(SOURCE MATERIAL)
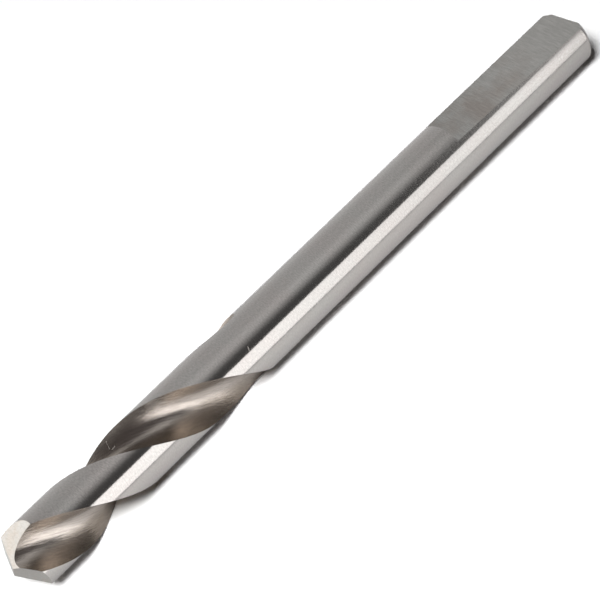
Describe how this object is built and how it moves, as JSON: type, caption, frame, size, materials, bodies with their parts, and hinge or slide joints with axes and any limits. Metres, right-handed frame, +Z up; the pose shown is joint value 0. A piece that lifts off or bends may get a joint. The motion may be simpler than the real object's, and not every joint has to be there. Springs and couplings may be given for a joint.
{
  "type": "hole saw pilot drill",
  "caption": "Short steel twist drill with a split point, helical flutes on its front half and a plain round shank with a flat for a set screw, made to centre a hole saw",
  "frame": {"origin": "on the surface that the drill lies on, under the middle of its length", "axes": "+X runs along the drill from its point to its shank's end, +Z is up, out of the side that has the set screw's flat"},
  "size_m": [0.0794, 0.0064, 0.0063],
  "materials": {
    "ground_steel": "bare high speed steel, ground bright, with ground flutes of a straw tint"
  },
  "bodies": {
    "root": {"pilot_drill": "ground_steel"}
  },
  "joints": []
}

(THE TASK)
Repeat the data above, word for word.

(WRITTEN SOLUTION)
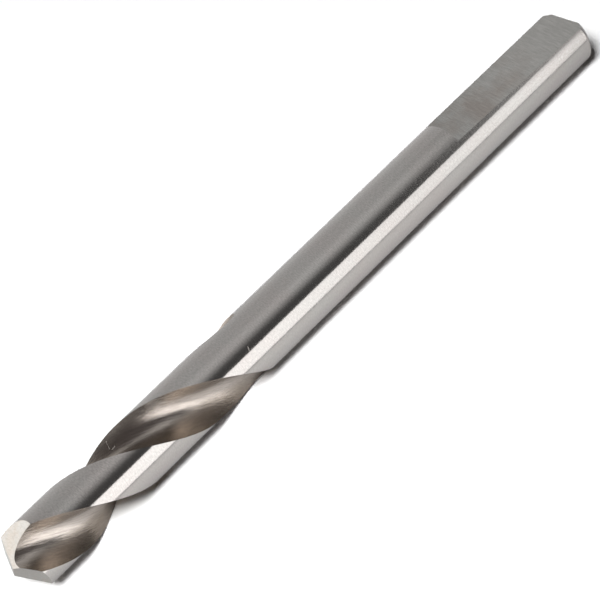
Describe how this object is built and how it moves, as JSON: type, caption, frame, size, materials, bodies with their parts, and hinge or slide joints with axes and any limits. Metres, right-handed frame, +Z up; the pose shown is joint value 0. A piece that lifts off or bends may get a joint. The motion may be simpler than the real object's, and not every joint has to be there. Springs and couplings may be given for a joint.
{
  "type": "hole saw pilot drill",
  "caption": "Short steel twist drill with a split point, helical flutes on its front half and a plain round shank with a flat for a set screw, made to centre a hole saw",
  "frame": {"origin": "on the surface that the drill lies on, under the middle of its length", "axes": "+X runs along the drill from its point to its shank's end, +Z is up, out of the side that has the set screw's flat"},
  "size_m": [0.0794, 0.0064, 0.0063],
  "materials": {
    "ground_steel": "bare high speed steel, ground bright, with ground flutes of a straw tint"
  },
  "bodies": {
    "root": {"pilot_drill": "ground_steel"}
  },
  "joints": []
}